A derrocada da Boa Mãe
Dossiê #11: Uma resenha de "Of Woman Born: Motherhood as Experience & Institution", de Adrienne Rich.
Alguns livros têm o poder de mudar a forma como enxergamos o mundo e a nós mesmos. A primeira vez que isto me aconteceu foi com a leitura de O segundo sexo, de Simone de Beauvoir. Com ele, entendi que o gênero é uma construção social - e não um destino biológico. Quando li a célebre frase "Não se nasce mulher, torna-se mulher", compreendi que muito do que eu pensava sobre o ser mulher era, na realidade, uma construção, um conjunto de crenças e valores que eu poderia questionar, se quisesse.
Esta ideia mudou a minha forma de pensar sobre a minha vida e meu gênero. Sobre as mulheres da minha família e sobre todas as vezes em que elas seguiram caminhos não tradicionais e reinventaram a noção de mulher possível para mim.
Não é todo livro que consegue ter um impacto tão profundo assim. Mas recentemente li um que me causou um terremoto de escala igual ao do livro de Beauvoir: Of Woman Born: Motherhood as Experience & Institution, de Adrienne Rich (infelizmente não traduzido para o português). O que Beauvoir fez sobre a condição feminina em O segundo sexo, Rich fez sobre a maternidade nesta obra.
O título já estabelece uma linha de diálogo com Beauvoir. Somos todos nascidos de mulheres - e ainda assim, esta experiência universal não é discutida ou debatida. Pelo contrário: o ideal da maternidade foi moldado pelo patriarcado como de total responsabilidade da mulher. Nosso trabalho mais importante e, simultâneamente, o que tem menos valor aos olhos da sociedade. A sociedade enxerga toda mulher que nasce como uma futura mãe - e é ao cumprir o seu "destino biológico" que a sua vida encontra sentido.

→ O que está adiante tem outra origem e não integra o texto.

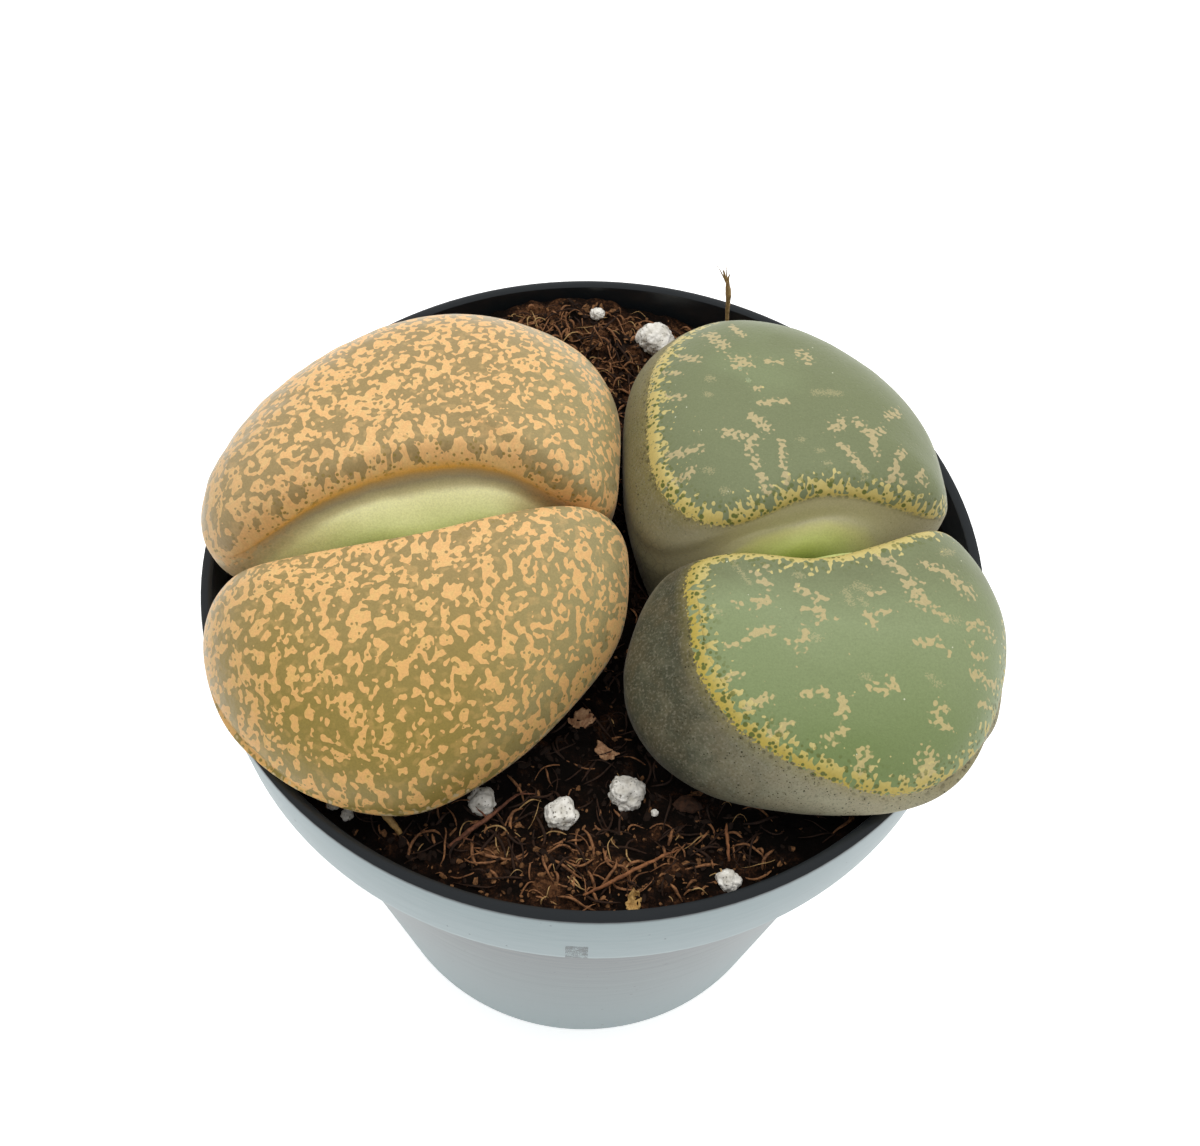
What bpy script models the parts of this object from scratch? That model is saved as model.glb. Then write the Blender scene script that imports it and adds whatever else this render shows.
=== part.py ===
"""Two lithops (living stones) in a small round nursery pot with peat, perlite and a few bits of litter.

Run it with: blender --background --python part.py
Metres, +Z up. The origin is the middle of the pot's flat base, on the surface that the pot stands on.
The fissures of both plants run roughly along X, and -Y is the front of the pot.
"""

import math

import bmesh
import bpy
import numpy as np
from mathutils import Matrix, Vector, noise

MM = 0.001

# ---- driving dimensions, in millimetres -------------------------------------------------------

RIM_RADIUS = 32.5
BASE_RADIUS = 22.6
POT_HEIGHT = 55.6
BAND_HEIGHT = 8.5
BAND_FOOT_RADIUS = 32.0
BODY_TOP_RADIUS = 30.0
WALL = 0.9
FLOOR = 1.2
DRAIN_HOLES = 6
DRAIN_HOLE_RADIUS = 2.4
DRAIN_CIRCLE_RADIUS = 15.5
POT_SEGMENTS = 48

GAP = 0.32
SOIL_LEVEL = 52.4
SOIL_RINGS = 9
ROOT_TOP = 43.5

# ---- the leaves: each is one half of a plant, a fleshy cone cut down the middle ------------------
# "edge" is the plan of the leaf where it is widest, (x, y, z): five points along the fissure, then
# eleven round the outside, anticlockwise from above.

LEAVES = {
    "left_back_leaf": {
        "edge": [
            (-28.9, -6.4, 62.2), (-22.4, -3.4, 65.0), (-14.6, 0.0, 66.0), (-6.8, 0.4, 65.4),
            (0.4, -1.0, 62.8), (1.6, 4.3, 62.4), (1.5, 10.2, 62.0), (-0.8, 16.0, 61.4),
            (-5.8, 19.9, 61.0), (-12.2, 21.2, 60.8), (-18.0, 19.8, 60.8), (-23.0, 16.2, 61.0),
            (-27.5, 11.3, 61.4), (-30.4, 6.2, 61.8), (-31.8, 0.8, 62.2), (-31.6, -3.8, 62.3),
        ],
        "dome": 4.8,
        "foot": -9.0,
        "plant": "left",
    },
    "left_front_leaf": {
        "edge": [
            (1.0, -1.5, 62.8), (-6.6, -3.9, 65.4), (-14.2, -6.7, 65.8), (-22.0, -8.4, 65.0),
            (-28.2, -9.3, 62.2), (-29.8, -12.6, 61.2), (-28.9, -16.6, 60.2), (-26.4, -20.3, 59.4),
            (-22.6, -23.4, 58.8), (-18.0, -25.4, 58.6), (-13.0, -25.9, 58.6), (-8.0, -24.5, 58.8),
            (-3.6, -21.4, 59.4), (0.0, -16.5, 60.0), (2.6, -10.9, 60.8), (3.0, -5.6, 61.8),
        ],
        "dome": 4.4,
        "foot": -9.0,
        "plant": "left",
    },
    "right_back_leaf": {
        "edge": [
            (5.2, -3.7, 61.8), (11.0, -3.4, 64.8), (15.4, -0.5, 65.4), (20.6, 0.4, 64.9),
            (27.3, -1.5, 62.0), (28.9, 3.2, 61.6), (28.5, 8.6, 61.2), (26.4, 13.6, 60.8),
            (22.7, 18.1, 60.6), (17.9, 21.4, 60.6), (12.6, 22.6, 60.8), (7.9, 21.5, 61.0),
            (4.4, 18.1, 61.0), (2.4, 13.2, 61.0), (2.1, 7.4, 61.0), (2.6, 1.4, 61.0),
        ],
        "dome": 3.8,
        "foot": 9.0,
        "plant": "right",
    },
    "right_front_leaf": {
        "edge": [
            (29.1, -2.4, 61.8), (24.2, -4.2, 64.9), (17.8, -6.1, 65.5), (12.0, -6.2, 65.1),
            (5.9, -6.1, 61.6), (3.4, -10.6, 60.6), (3.6, -15.8, 59.8), (5.8, -20.2, 59.2),
            (9.4, -23.2, 58.8), (13.8, -24.6, 58.6), (18.4, -24.9, 58.6), (23.0, -24.3, 58.8),
            (27.0, -22.0, 59.4), (30.0, -18.0, 60.0), (31.7, -12.6, 60.6), (31.7, -7.0, 61.2),
        ],
        "dome": 3.6,
        "foot": 9.0,
        "plant": "right",
    },
}
FISSURES = {"left": ((-29.5, -6.9), (1.0, -0.8)), "right": ((5.0, -5.2), (29.0, -1.6))}
FISSURE_POINTS = 5
FISSURE_HALF_GAP = 0.22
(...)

Rich, que é mais conhecida pelo seu trabalho como poeta, identifica e questiona cada uma destas crenças neste livro magistral.
De um lado, está a maternidade que vivemos: complexa, ambígua, cheia de dor, medo, prazer, alegria e culpa. De outro, a instituição da maternidade que procura se sobrepor à experiência real: é a maternidade idealizada. Na maternidade como instituição, não há espaço para nenhum sentimento negativo: somos a pura expressão do contentamento.
É aí que nasce a ideia da Boa Mãe. Ela não reclama de nada (nem durante a gravidez, nem depois da chegada dos filhos), é a abnegação do si em favor da prole. Ela não sofre em se deixar cair para o último degrau de prioridades da sua vida: afinal, não há nada mais importante do que o papel que cumpre ao garantir a sobrevivência e bem-estar da próxima geração. Ela nasceu para cumprir este papel - e o único momento da vida desta mulher em que ela recebe total aprovação da sociedade é quando está gestando.